Output exactly the span of lines that begins at the line containing "neutral_lead, earth_lead, live_lead, switched_lead, *usb_feeds" and ends at the line containing "obj.parent = empty", both lines included.

· · · · ·

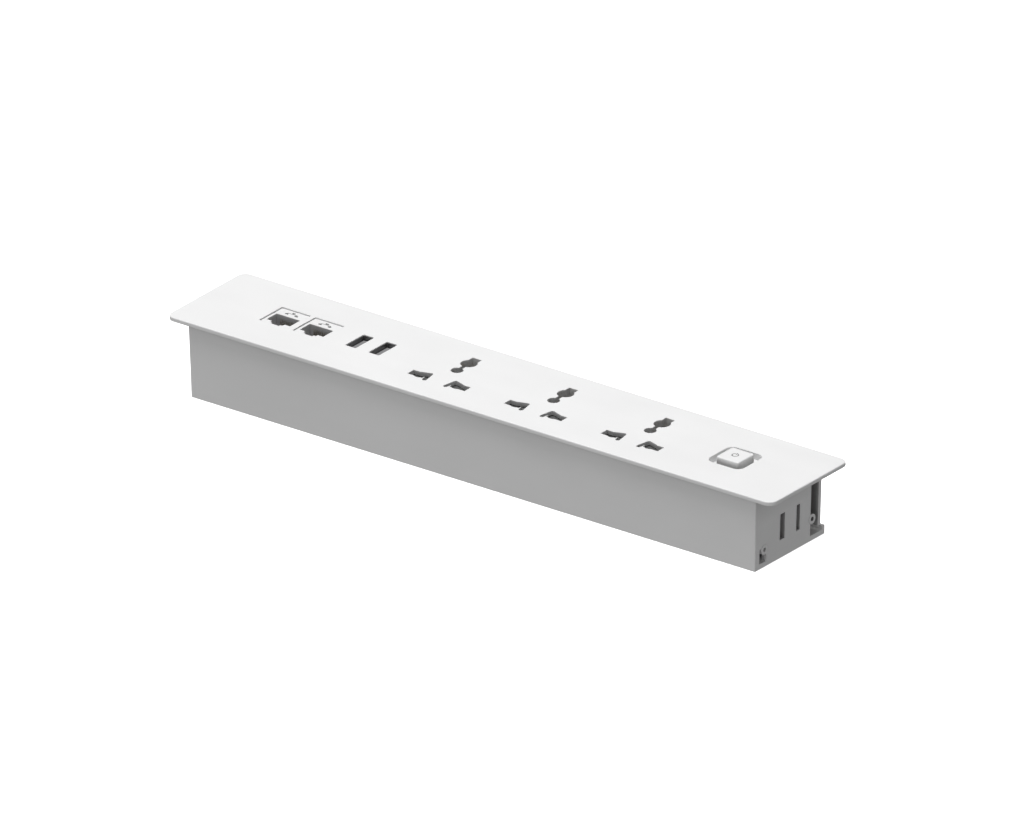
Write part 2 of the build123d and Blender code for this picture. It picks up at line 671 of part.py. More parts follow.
def earth_busbar():
    overhang = 6.0
    clip_half = 4.8
    clip_y = 9.6
    bar = slab(STRIP_LEFT, SOCKET_XS[-1] + overhang, *EARTH_STRIP_Y, *STRIP_Z)
    clip = extrude(Plane.XZ * contact_clip(wide=3.0, narrow=1.9), clip_half, both=True)
    for x in SOCKET_XS:
        bar += Pos(x, clip_y, 0) * clip
    return bar


# ---- push switch -------------------------------------------------------------------------
def button_cap():
    """Hollow cap that tapers in a little towards its top, with a rounded top edge."""
    base_corner = 1.4
    top_corner = 1.0
    rounding = 0.5
    wall = 1.5
    low = Pos(0, 0, CAP_BASE) * RectangleRounded(CAP_BASE_SIZE, CAP_BASE_SIZE, base_corner)
    high = Pos(0, 0, CAP_TOP) * RectangleRounded(CAP_TOP_SIZE, CAP_TOP_SIZE, top_corner)
    cap = loft([low, high])
    cap = fillet(cap.faces().sort_by(Axis.Z)[-1].edges(), rounding)
    inside = CAP_BASE_SIZE / 2 - wall
    cap -= slab(-inside, inside, -inside, inside, CAP_BASE, CAP_TOP - CAP_ROOF)
    cap -= extrude(Pos(0, 0, CAP_TOP - SYMBOL_DEPTH) * symbol_outline(), SYMBOL_DEPTH)
    return Pos(BUTTON_X, BUTTON_Y, 0) * cap


def symbol_outline():
    """Generic on-off sign: an open ring with a bar through its gap."""
    ring = Circle(SYMBOL_RADIUS) - Circle(SYMBOL_RADIUS - SYMBOL_LINE)
    gap = 3 * SYMBOL_LINE
    ring -= Pos(0, SYMBOL_RADIUS) * Rectangle(gap, SYMBOL_RADIUS)
    bar = Pos(0, SYMBOL_RADIUS * 0.75) * Rectangle(SYMBOL_LINE, SYMBOL_RADIUS)
    return ring + bar


def power_symbol():
    """Inlaid sign, flush with the top of the cap."""
    sign = extrude(Pos(0, 0, CAP_TOP - SYMBOL_DEPTH) * symbol_outline(), SYMBOL_DEPTH)
    return [Pos(BUTTON_X, BUTTON_Y, 0) * solid for solid in sign.solids()]


def switch_plunger():
    """Stem under the cap; a shelf at its front carries the contact bridge."""
    half = 4.5
    shelf_half = 4.0
    shelf_y = (-6.0, -3.4)
    shelf_top = 24.0
    pilot_bottom = 17.0
    pilot_radius = 1.2
    stem = slab(-half, half, -half, half, PLUNGER_BOTTOM, CAP_TOP - CAP_ROOF)
    stem += slab(-shelf_half, shelf_half, *shelf_y, PLUNGER_BOTTOM, shelf_top)
    stem += rod(0, 0, pilot_bottom, PLUNGER_BOTTOM, pilot_radius)
    return Pos(BUTTON_X, BUTTON_Y, 0) * stem


def contact_bridge():
    half = 5.0
    bridge = slab(-half, half, TERMINAL_Y - 1, TERMINAL_Y + 1, *BRIDGE_Z)
    return Pos(BUTTON_X, BUTTON_Y, 0) * bridge


def return_spring():
    """Spring between the housing floor and the underside of the plunger."""
    spring = coil(wire_radius=0.25, radius=1.9, turns=6, length=PLUNGER_BOTTOM - CAVITY_FLOOR)
    return Pos(BUTTON_X, BUTTON_Y, CAVITY_FLOOR) * spring


def switch_housing():
    ear_end = 14.5
    ear_half = 3.0
    slot_half = (1.6, 0.6)
    top = WELL_BOTTOM
    body = slab(-HOUSING_HALF, HOUSING_HALF, -HOUSING_HALF, HOUSING_HALF, HOUSING_BOTTOM, top)
    for side in (-1, 1):
        ear = sorted((side * HOUSING_HALF, side * ear_end))
        body += slab(*ear, -ear_half, ear_half, top - EAR_THICK, top)
        body -= rod(side * SWITCH_SCREW_X, 0, top - EAR_THICK, top, CLEARANCE_RADIUS)
        slot_x = side * TERMINAL_X
        body -= slab(slot_x - slot_half[0], slot_x + slot_half[0], TERMINAL_Y - slot_half[1],
                     TERMINAL_Y + slot_half[1], HOUSING_BOTTOM, CAVITY_FLOOR)
    body -= slab(-CAVITY_HALF, CAVITY_HALF, -CAVITY_HALF, CAVITY_HALF, CAVITY_FLOOR, top)
    return Pos(BUTTON_X, BUTTON_Y, 0) * body


def switch_terminals():
    """Two fixed contacts whose blades pass through the housing floor."""
    half_width = 1.5
    half_thick = 0.5
    blade_top = 18.6
    stud_radius = 0.9
    contact_gap = 0.1                    # left under the bridge when the button is down
    stud_top = BRIDGE_Z[0] - BUTTON_TRAVEL - contact_gap
    blade = slab(-half_width, half_width, TERMINAL_Y - half_thick, TERMINAL_Y + half_thick,
                 TERMINAL_BOTTOM, blade_top)
    blade += rod(0, TERMINAL_Y, blade_top, stud_top, stud_radius)
    return [Pos(BUTTON_X + side * TERMINAL_X, BUTTON_Y, 0) * blade for side in (-1, 1)]


# ---- terminal block and leads ------------------------------------------------------------
def terminal_block():
    block = slab(*BLOCK_X, *BLOCK_Y, FLOOR, BLOCK_TOP)
    for y in POLE_YS:
        block -= slab(*BLOCK_X, y - POLE_HALF, y + POLE_HALF, *POLE_Z)
        for x in POLE_SCREW_XS:
            block -= rod(x, y, POLE_Z[1], BLOCK_TOP, POLE_HALF)
    return block


def terminal_clamps():
    """One brass cage in each pole, bored for the leads."""
    bore = 0.8
    half = POLE_HALF - CLAMP_GAP
    clamps = []
    for y in POLE_YS:
        cage = slab(*CLAMP_X, y - half, y + half, POLE_Z[0] + CLAMP_GAP, POLE_Z[1] - CLAMP_GAP)
        clamps.append(cage - rod_x(*CLAMP_X, y, CLAMP_Z, bore))
    return clamps


def terminal_screws():
    """Slotted grub screws above the clamps."""
    radius = 1.0
    top = 12.8
    slot_bottom = 12.3
    slot_half = (0.8, 0.2)
    one = rod(0, 0, POLE_Z[1], top, radius)
    one -= slab(-slot_half[0], slot_half[0], -slot_half[1], slot_half[1], slot_bottom, top)
    return [Pos(x, y, 0) * one for y in POLE_YS for x in POLE_SCREW_XS]


def leads():
    """The internal leads, each from a clamp or strip end to where it is joined."""
    low = 4.6
    strip = (STRIP_Z[0] + STRIP_Z[1]) / 2
    line_y = sum(LINE_STRIP_Y) / 2
    neutral_y = sum(NEUTRAL_STRIP_Y) / 2
    earth_y = sum(EARTH_STRIP_Y) / 2
    clamp_x = CLAMP_X[1]
    first, second, third = POLE_YS
    neutral = wire([(clamp_x, first, CLAMP_Z), (-120, first, CLAMP_Z), (-112, 12.2, low),
                    (-82, 12.2, low), (-64, neutral_y, low), (-58, neutral_y, strip),
                    (NEUTRAL_LEFT, neutral_y, strip)], 2.0, LEAD_RADIUS)
    earth = wire([(clamp_x, second, CLAMP_Z), (-120, second, CLAMP_Z), (-112, 14.8, low),
                  (-66, 14.8, low), (-56, earth_y, strip), (STRIP_LEFT, earth_y, strip)],
                 2.0, LEAD_RADIUS)
    terminal_x = BUTTON_X - TERMINAL_X - 1.5
    terminal_y = BUTTON_Y + TERMINAL_Y
    live = wire([(clamp_x, third, CLAMP_Z), (-120, third, CLAMP_Z), (-112, 17.6, low),
                 (84, 17.6, low), (103, -1.5, low), (107, terminal_y, strip),
                 (terminal_x, terminal_y, strip)], 1.8, LEAD_RADIUS)
    switched_x = BUTTON_X + TERMINAL_X
    switched = wire([(switched_x, terminal_y - 0.5, strip), (switched_x, line_y, strip),
                     (STRIP_RIGHT, line_y, strip)], 4.0, LEAD_RADIUS)
    solder = BOARD_TOP - BOARD_THICK
    feed_line = wire([(STRIP_LEFT, line_y, strip), (-55.0, line_y, strip),
                      (-57.0, -12.0, 13.0), (-57.0, -12.0, solder)], 1.5, FEED_RADIUS)
    feed_neutral = wire([(-47.5, neutral_y, STRIP_Z[1]), (-47.5, neutral_y, 13.0),
                         (-57.0, -4.0, 14.0), (-57.0, -4.0, solder)], 1.5, FEED_RADIUS)
    return neutral, earth, live, switched, feed_line, feed_neutral


# ---- fasteners ---------------------------------------------------------------------------
def cover_screws():
    """Screws from below, through the floor into the cover's posts."""
    one = Rot(180, 0, 0) * screw(head_radius=2.6, head_height=1.3, length=12.0)
    return [Pos(x, y, SINK_DEPTH) * one for x, y in POSTS]


def panel_screws():
    """Screws from behind, through the rear panel into the cover's lugs."""
    one = Rot(-90, 0, 0) * screw(head_radius=2.3, head_height=1.2, length=6.0)
    return [Pos(x, PANEL_BACK, PANEL_SCREW_Z) * one for x in PANEL_LUGS]


def carrier_screws():
    one = Rot(180, 0, 0) * screw(head_radius=2.3, head_height=1.2, length=9.0)
    return [Pos(x + side * CARRIER_SCREWS[0], CARRIER_SCREWS[1], CARRIER_SCREW_SEAT) * one
            for x in SOCKET_XS for side in (-1, 1)]


def board_screws():
    one = Rot(180, 0, 0) * screw(head_radius=2.1, head_height=1.2, length=7.0)
    return [Pos(x, y, BOARD_TOP - BOARD_THICK) * one for x, y in BOARD_SCREWS]


def switch_screws():
    one = Rot(180, 0, 0) * screw(head_radius=2.0, head_height=1.1, length=5.0)
    return [Pos(BUTTON_X + side * SWITCH_SCREW_X, BUTTON_Y, WELL_BOTTOM - EAR_THICK) * one
            for side in (-1, 1)]


# ---- write every node --------------------------------------------------------------------
save("top_cover", top_cover())
save("body_tray", body_tray())
save("rear_panel", rear_panel())
for name, piece in zip(("cable_gland", "gland_seal", "gland_nut"), gland_parts()):
    save(name, piece)

for number, x in enumerate(JACK_XS, 1):
    save(f"jack_body_{number}", jack_body(x))
    save(f"jack_contacts_{number}", *jack_contacts(x))

for number, x in enumerate(USB_XS, 1):
    save(f"usb_shell_{number}", usb_shell(x))
    save(f"usb_tongue_{number}", usb_tongue(x))
    save(f"usb_contacts_{number}", *usb_contacts(x))
save("usb_board", usb_board())
for name, piece in zip(("transformer_core", "transformer_coil"), transformer()):
    save(name, piece)
save("board_capacitors", *board_capacitors())
save("board_chips", *board_chips())

for number, x in enumerate(SOCKET_XS, 1):
    save(f"socket_carrier_{number}", socket_carrier(x))
    save(f"shutter_{number}", shutter(x))
    save(f"shutter_springs_{number}", *shutter_springs(x))
save("line_busbar", line_busbar())
save("neutral_busbar", neutral_busbar())
save("earth_busbar", earth_busbar())

save("button_cap", button_cap())
save("power_symbol", *power_symbol())
save("switch_plunger", switch_plunger())
save("contact_bridge", contact_bridge())
save("return_spring", return_spring())
save("switch_housing", switch_housing())
save("switch_terminals", *switch_terminals())

save("terminal_block", terminal_block())
save("terminal_clamps", *terminal_clamps())
save("terminal_screws", *terminal_screws())
neutral_lead, earth_lead, live_lead, switched_lead, *usb_feeds = leads()
save("neutral_lead", neutral_lead)
save("earth_lead", earth_lead)
save("live_lead", live_lead)
save("switched_lead", switched_lead)
save("usb_feed_leads", *usb_feeds)

save("cover_screws", *cover_screws())
save("panel_screws", *panel_screws())
save("carrier_screws", *carrier_screws())
save("board_screws", *board_screws())
save("switch_screws", *switch_screws())
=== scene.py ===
import bpy, bmesh, json, math
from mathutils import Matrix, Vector


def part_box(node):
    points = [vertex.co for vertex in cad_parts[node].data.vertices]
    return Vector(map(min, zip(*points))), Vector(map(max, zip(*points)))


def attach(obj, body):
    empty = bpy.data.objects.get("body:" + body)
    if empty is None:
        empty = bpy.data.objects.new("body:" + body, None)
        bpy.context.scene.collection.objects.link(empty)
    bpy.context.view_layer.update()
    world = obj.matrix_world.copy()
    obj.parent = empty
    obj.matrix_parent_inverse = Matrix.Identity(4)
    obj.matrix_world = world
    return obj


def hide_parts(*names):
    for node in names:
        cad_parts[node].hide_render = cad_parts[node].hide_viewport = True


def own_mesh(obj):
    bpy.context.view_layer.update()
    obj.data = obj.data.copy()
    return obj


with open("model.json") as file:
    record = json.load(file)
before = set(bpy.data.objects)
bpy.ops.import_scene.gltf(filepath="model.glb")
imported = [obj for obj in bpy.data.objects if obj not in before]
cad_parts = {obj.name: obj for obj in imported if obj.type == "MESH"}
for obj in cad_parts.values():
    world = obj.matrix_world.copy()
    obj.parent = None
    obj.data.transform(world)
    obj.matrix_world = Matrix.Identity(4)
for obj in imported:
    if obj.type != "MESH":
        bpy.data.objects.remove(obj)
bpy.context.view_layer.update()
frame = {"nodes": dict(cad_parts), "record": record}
scene = bpy.context.scene
nodes = frame["nodes"]
MM = 0.001

# ---- where things are, read from the frame -------------------------------------------------
cover_low, cover_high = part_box("top_cover")
plate_centre = Vector(((cover_low.x + cover_high.x) / 2, (cover_low.y + cover_high.y) / 2,
                       cover_high.z))

# ---- camera: a parallel view from the front right --------------------------------------------
AZIMUTH = math.radians(36.7)
ELEVATION = math.radians(24.67)
VIEW_WIDTH = 419.84 * MM
AIM_RIGHT = 1.81 * MM
AIM_DOWN = 11.22 * MM
CAMERA_AWAY = 1.2
CAMERA_REACH = 20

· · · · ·

PROBLEM SOLUTION
neutral_lead, earth_lead, live_lead, switched_lead, *usb_feeds = leads()
save("neutral_lead", neutral_lead)
save("earth_lead", earth_lead)
save("live_lead", live_lead)
save("switched_lead", switched_lead)
save("usb_feed_leads", *usb_feeds)

save("cover_screws", *cover_screws())
save("panel_screws", *panel_screws())
save("carrier_screws", *carrier_screws())
save("board_screws", *board_screws())
save("switch_screws", *switch_screws())
=== scene.py ===
import bpy, bmesh, json, math
from mathutils import Matrix, Vector


def part_box(node):
    points = [vertex.co for vertex in cad_parts[node].data.vertices]
    return Vector(map(min, zip(*points))), Vector(map(max, zip(*points)))


def attach(obj, body):
    empty = bpy.data.objects.get("body:" + body)
    if empty is None:
        empty = bpy.data.objects.new("body:" + body, None)
        bpy.context.scene.collection.objects.link(empty)
    bpy.context.view_layer.update()
    world = obj.matrix_world.copy()
    obj.parent = empty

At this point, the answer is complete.